When conflicts happen, do not jump in to solve everything for them. Sit with them and guide each child to take a turn speaking while the other listens. Remind them to speak about their own feelings without blaming. You could say, ‘Use an “I feel” sentence, then stop and listen to your brother.’ Children need to see that talking about hurt feelings does not lead to more shouting but helps everyone to feel better. If your child struggles, gently help them find the right words. Praise any small effort, even if they get it only half right. Over time, your steady support teaches them that it is both brave and kind to say when something has hurt them. This habit becomes part of how they look after each other’s hearts as they grow. 

Spiritual Insight 

In Islam, we are reminded repeatedly of the value of family ties and the blessing of soft words that heal wounds.

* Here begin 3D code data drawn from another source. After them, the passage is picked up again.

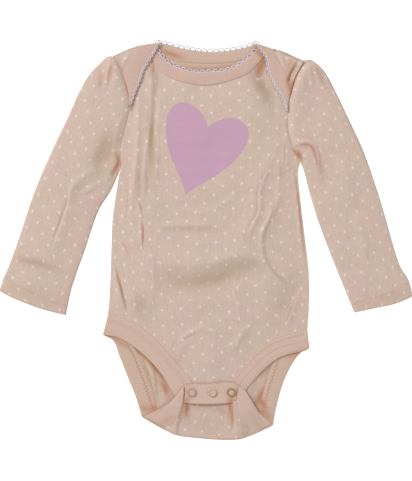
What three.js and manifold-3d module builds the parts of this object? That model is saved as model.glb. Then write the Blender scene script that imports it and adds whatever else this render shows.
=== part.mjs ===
// Long-sleeved baby bodysuit, laid flat on its back with the crotch snapped shut. Millimetres, +Z up.
// The back lies on the surface, the front lies on the back, and the back's two shoulder laps and its
// crotch tab fold over onto the front. Left and right are as seen from above, neck at +Y.
import * as THREE from 'three';
import Module from 'manifold-3d';
import { mergeVertices } from 'three/addons/utils/BufferGeometryUtils.js';

const wasm = await Module();
wasm.setup();

// Cloth
const WALL = 1.0; // jersey of the panels and sleeves
const RIB = 1.2; // rib of the bindings and the placket
const GAP = 0.3; // between layers, and at seams
const PUFF = 1.4; // how far the middle of a panel rises above its edges
const PUFF_REACH = 45; // distance from an edge over which a panel rises

// Heights of the middle of each layer above the surface
const BACK_Z = WALL / 2;
const BACK_RIB_Z = RIB / 2;
const FRONT_Z = WALL + GAP + WALL / 2;
const FRONT_RIB_Z = BACK_RIB_Z + RIB + GAP;
const LAP_RISE = 1.7; // of a lap above the front that it lies on
const SLEEVE_TOP_Z = 2.1;
const TAB_FOLD_Z = 2.4; // of the tab where it has just come round the bottom fold
const TAB_Z = 3.5; // of the tab over the front's end
const PLACKET_Z = 3.75;
const PLACKET_LIP = 1.3; // rise of the placket where its lower edge lies on the tab

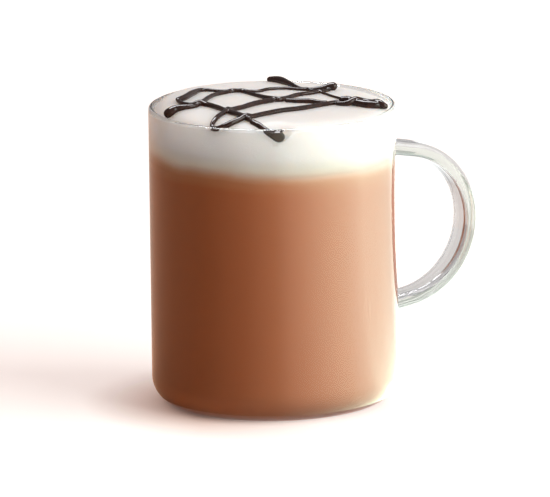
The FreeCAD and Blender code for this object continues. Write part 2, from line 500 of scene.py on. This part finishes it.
# Each strand is poured as one line. Its places are to the right and away from the camera, with
# the strand's width there, all in millimetres.
STRANDS = {
    "left_to_back": [
        (-34.4, -15.4, 2.6), (-32.8, -16.4, 2.8), (-30.6, -15.9, 2.2), (-28.5, -15.8, 1.8),
        (-24.5, -14.0, 1.3), (-22.6, -6.0, 1.3), (-19.1, 4.0, 1.3), (-15.0, 10.0, 1.2),
        (-10.5, 12.4, 1.1), (-5.1, 6.5, 1.2), (1.4, -0.5, 1.7), (5.1, 3.0, 1.4), (8.5, 8.5, 1.3),
        (14.0, 13.0, 1.2), (19.0, 17.5, 1.0),
    ],
    "back_line": [
        (-30.6, -5.0, 1.6), (-28.2, -1.0, 1.8), (-25.5, 6.5, 1.8), (-22.9, 12.5, 1.3), (-17.5, 12.6, 1.0),
        (-9.4, 12.2, 1.0), (-4.5, 13.0, 1.0), (-0.8, 16.4, 1.0), (5.0, 18.6, 1.0), (12.1, 18.0, 1.1),
        (16.5, 18.2, 1.7), (20.0, 18.8, 2.6), (21.2, 19.0, 2.2),
    ],
    "front_run": [
        (-30.6, -5.0, 1.4), (-28.6, -9.5, 1.2), (-25.6, -11.6, 1.3), (-22.4, -11.0, 1.7), (-19.1, -13.9, 1.6),
        (-15.8, -18.6, 1.5), (-12.7, -23.5, 1.6), (-9.4, -28.6, 1.7), (-6.9, -32.6, 1.9),
    ],
    "hook": [
        (1.4, -0.7, 1.5), (-5.1, -7.3, 1.6), (-9.5, -13.6, 1.5), (-13.1, -18.6, 1.5), (-15.6, -23.6, 1.4),
        (-18.2, -29.4, 1.4), (-19.3, -31.9, 1.3), (-18.3, -33.3, 1.4), (-15.9, -33.9, 1.6),
        (-12.7, -33.2, 1.7), (-6.7, -28.8, 1.5), (-1.3, -23.0, 1.5), (9.4, -13.2, 1.5),
        (19.1, -3.6, 1.4), (25.0, -0.8, 1.6),
    ],
    "back_wedge": [
        (-1.4, 33.2, 1.6), (2.6, 30.0, 2.2), (5.4, 26.0, 1.7), (8.9, 20.8, 0.9), (15.3, 14.2, 0.8),
        (20.2, 7.4, 0.8), (25.5, 1.4, 0.9),
    ],
    "right_link": [(4.1, -1.0, 1.3), (8.0, -1.6, 1.5), (12.1, -1.5, 1.6), (18.0, -3.3, 1.2)],
    "right_pool": [
        (21.5, -1.6, 1.6), (24.8, -2.0, 2.2), (28.2, -4.4, 2.4), (31.6, -6.2, 2.4), (34.6, -5.6, 2.3),
        (36.6, -3.6, 2.0),
    ],
    "right_twist": [
        (20.4, -4.2, 1.2), (24.2, -4.6, 1.7), (27.4, -3.0, 2.0), (30.6, -2.8, 2.0), (33.4, -4.6, 2.1),
        (36.0, -6.2, 1.8), (36.9, -5.2, 1.6),
    ],
}
# The last stretch of the front run: right, away, above the rim, and width, in millimetres.
DROP = [
    (-6.9, -32.6, 1.3, 2.1), (-4.6, -35.0, 0.6, 2.2), (-2.8, -36.3, -0.6, 2.3), (-1.2, -36.8, -1.7, 2.8),
    (0.4, -36.8, -2.5, 3.4), (1.9, -36.8, -2.8, 3.9), (3.2, -36.7, -2.7, 3.5), (4.0, -36.6, -2.6, 2.4),
]
DROP_STEP = 0.25  # in millimetres, as the drop's places are
FULLNESS = 1.18  # the strands are this much thicker than listed, but not the drop
STRAND_STEP = 0.25 * MM
STRAND_SIDES = 14
END_START = 0.02 * MM  # a rounded end starts this far in, so that its first ring isn't a point
LYING_HEIGHT = 0.3  # of a strand's middle above the foam, as a share of its width
CROSSING_LIFT = 0.35  # how far a strand climbs over one under it, as a share of that one's width
CROSSING_MARGIN = 0.4 * MM  # how much further than the strands' edges the climb reaches
CROSSING_STEEPNESS = 2
MELT_SIZE = 0.18 * MM  # the grain of the skin that the strands melt into


def smooth_line(points, step):
    """A Catmull-Rom line through points of any dimension, sampled at about the step."""
    p = np.array(points, float)
    p = np.vstack([2 * p[0] - p[1], p, 2 * p[-1] - p[-2]])
    samples = []
    for i in range(1, len(p) - 2):
        length = np.hypot(*(p[i + 1] - p[i])[:2])
        count = max(2, int(length / step))
        for t in np.arange(count) / count:
            a = 2 * p[i]
            b = p[i + 1] - p[i - 1]
            c = 2 * p[i - 1] - 5 * p[i] + 4 * p[i + 1] - p[i + 2]
            d = -p[i - 1] + 3 * p[i] - 3 * p[i + 1] + p[i + 2]
            samples.append((a + b * t + c * t * t + d * t ** 3) / 2)
    samples.append(p[-2])
    return np.array(samples)


def strand_lines():
    """Each strand's samples as (x, y, z of its middle, half width), in the CAD frame."""
    lines = []
    for points in STRANDS.values():
        in_frame = []
        for right, away, width in points:
            place = from_view(right * MM, away * MM, 0)
            in_frame.append((place.x, place.y, width * FULLNESS * MM))
        samples = smooth_line(in_frame, STRAND_STEP)
        line = []
        for x, y, width in samples:
            z = foam_surface(x, y) + LYING_HEIGHT * width
            for under in lines:
                gap = np.hypot(under[:, 0] - x, under[:, 1] - y)
                nearest = gap.argmin()
                under_width = under[nearest, 3] * 2
                reach = (under_width + width) / 2 + CROSSING_MARGIN
                closeness = math.exp(-(gap[nearest] / reach) ** 2 * CROSSING_STEEPNESS)
                z += CROSSING_LIFT * under_width * closeness
            line.append((x, y, z, width / 2))
        lines.append(np.array(line))
    return lines


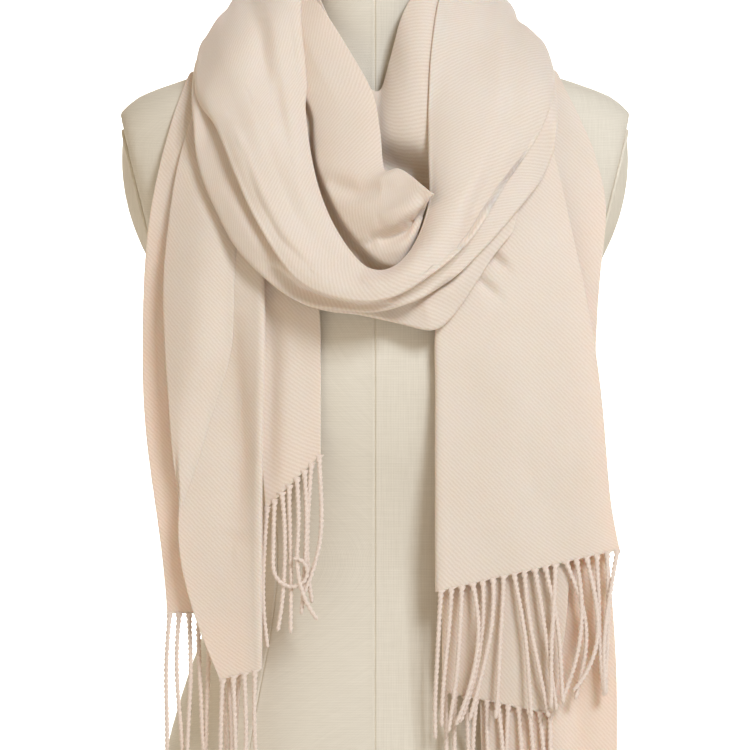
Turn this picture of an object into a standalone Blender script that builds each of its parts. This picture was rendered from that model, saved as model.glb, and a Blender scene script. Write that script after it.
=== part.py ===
"""Winter scarf with fringed ends, wound once round a limbless dress form.

Axes: +X to the viewer's right, -Y towards the viewer, +Z up; the form stands on Z = 0.
Tables are in millimetres; meshes are made in metres.

A stretch of cloth is a strip between two edge lines. Each row of its table gives a point on the near
edge, a point on the far edge, and how far the cloth bulges outwards between them. Rows run round the
neck from the nape over the wearer's right shoulder, or up a hanging end from its hem. The stretches are
made from the inside out, and each is lifted off the ones below it where they would meet.
"""
import math
import random
from collections import namedtuple

import bpy
import numpy as np
from mathutils import Vector
from mathutils.bvhtree import BVHTree

# ---------------------------------------------------------------- driving dimensions, millimetres
MM = 0.001
WALL = 1.5
# Between a hem and its fringe, and between the form and what is fixed to it.
GAP = 0.3
# A folded edge turns round this radius and runs back under the cloth for the length of the tuck.
FOLD_RADIUS = 1.8
TUCK = 9.0
SHORTEST_TUCK = 0.4
# A fold below another hangs this far behind its face, and starts this far up under its edge.
LAYER = 2.0 * FOLD_RADIUS + WALL + 0.4
TUCK_OVERLAP = 8.0
# Cloth rests this far off what is below it, from its middle surface. It is looked for within the
# reach, and a surface seen more edge-on than the steepest counts as that.
REST = WALL / 2.0 + 0.7
REACH = 25.0
STEEPEST = 0.5
# Part of a strip's width over which the lift of an edge dies out.
LIFT_SPREAD = 0.55

STRAND_PITCH = 8.5
STRAND_WIDTH = 3.4
STRAND_FLATNESS = 0.8
STRAND_TAPER = 0.15
STRAND_LENGTH = 116.0
STRAND_SHORTEST = 0.94
STRAND_STEPS = 3
STRAND_SWAY = 1.6
STRAND_WAVE = 0.5
ROOT_STRIP_HEIGHT = 3.0
ROOT_STRIP_END = 0.4

BASE_THICKNESS = 12.0
BASE_INSET = 3.0
NECK_TOP = 785.0
NECK_CAP_THICKNESS = 10.0
ARM_PLANE = 184.5
ARM_PLANE_SLOPE = 0.25
ARM_FLAT_FROM = 510.0
ARM_PLATE_HALF_DEPTH = 42.0
ARM_PLATE_HALF_HEIGHT = 62.0
ARM_PLATE_CENTRE_Y = 4.0
ARM_PLATE_CENTRE_Z = 580.0
ARM_PLATE_SIDES = 28
FORM_ROUNDNESS = 2.3
FORM_SIDES = 40

# ---------------------------------------------------------------- tables
Section = namedtuple("Section", "height half_width front back")
FORM_SECTIONS = [
    Section(12.3, 160, 112, 114),
    Section(50, 167, 117, 123),
    Section(100, 171, 118, 128),
    Section(150, 165, 113, 121),
    Section(200, 151, 106, 108),
    Section(250, 134, 100, 97),
    Section(300, 126, 98, 91),
    Section(350, 133, 105, 92),
    Section(400, 146, 117, 97),
    Section(450, 155, 124, 103),
    Section(500, 164, 120, 108),
    Section(545, 184, 107, 110),
    Section(585, 206, 94, 109),
    Section(625, 214, 82, 105),
    Section(652, 205, 74, 99),
    Section(668, 187, 67, 91),
    Section(681, 152, 62, 84),
    Section(693, 112, 57, 76),
    Section(705, 79, 54, 69),
    Section(718, 63, 53, 65),
    Section(740, 57, 52, 62),
    Section(NECK_TOP, 55, 50, 60),
]
FORM_EXTRA_HEIGHTS = (565, 605, 640, 660, 675, 687, 699)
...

Siblings are a mercy from Allah Almighty and helping them to mend small hurts builds a stronger bond. Allah Almighty states in the noble Quran at Surah Al Hujuraat (49), Verse 10: 

Indeed, the believers are brothers (to each other); so, make peace with your brothers; and seek piety from Allah (Almighty) so that you may receive His Mercy. ‘

Although this verse speaks to the wider Muslim family, it reminds us that even in our homes, we should help our children settle small disputes with care. 

It is recorded in Sahih Muslim, Hadith 2594a, that the holy Prophet Muhammad ﷺ stated: 

Gentleness is not in anything except that it beautifies it, and it is not removed from anything except that it makes it defective.

When you teach your children to speak up about hurt feelings with kindness, you help them grow in gentleness and honesty. This is beloved to Allah Almighty. You can even encourage them to say a small Dua when they feel hurt by each other, such as, ‘Ya Allah, help me say my feelings kindly.’ These small seeds of truth and care can grow into lifelong respect and closeness between siblings, keeping their hearts connected in mercy.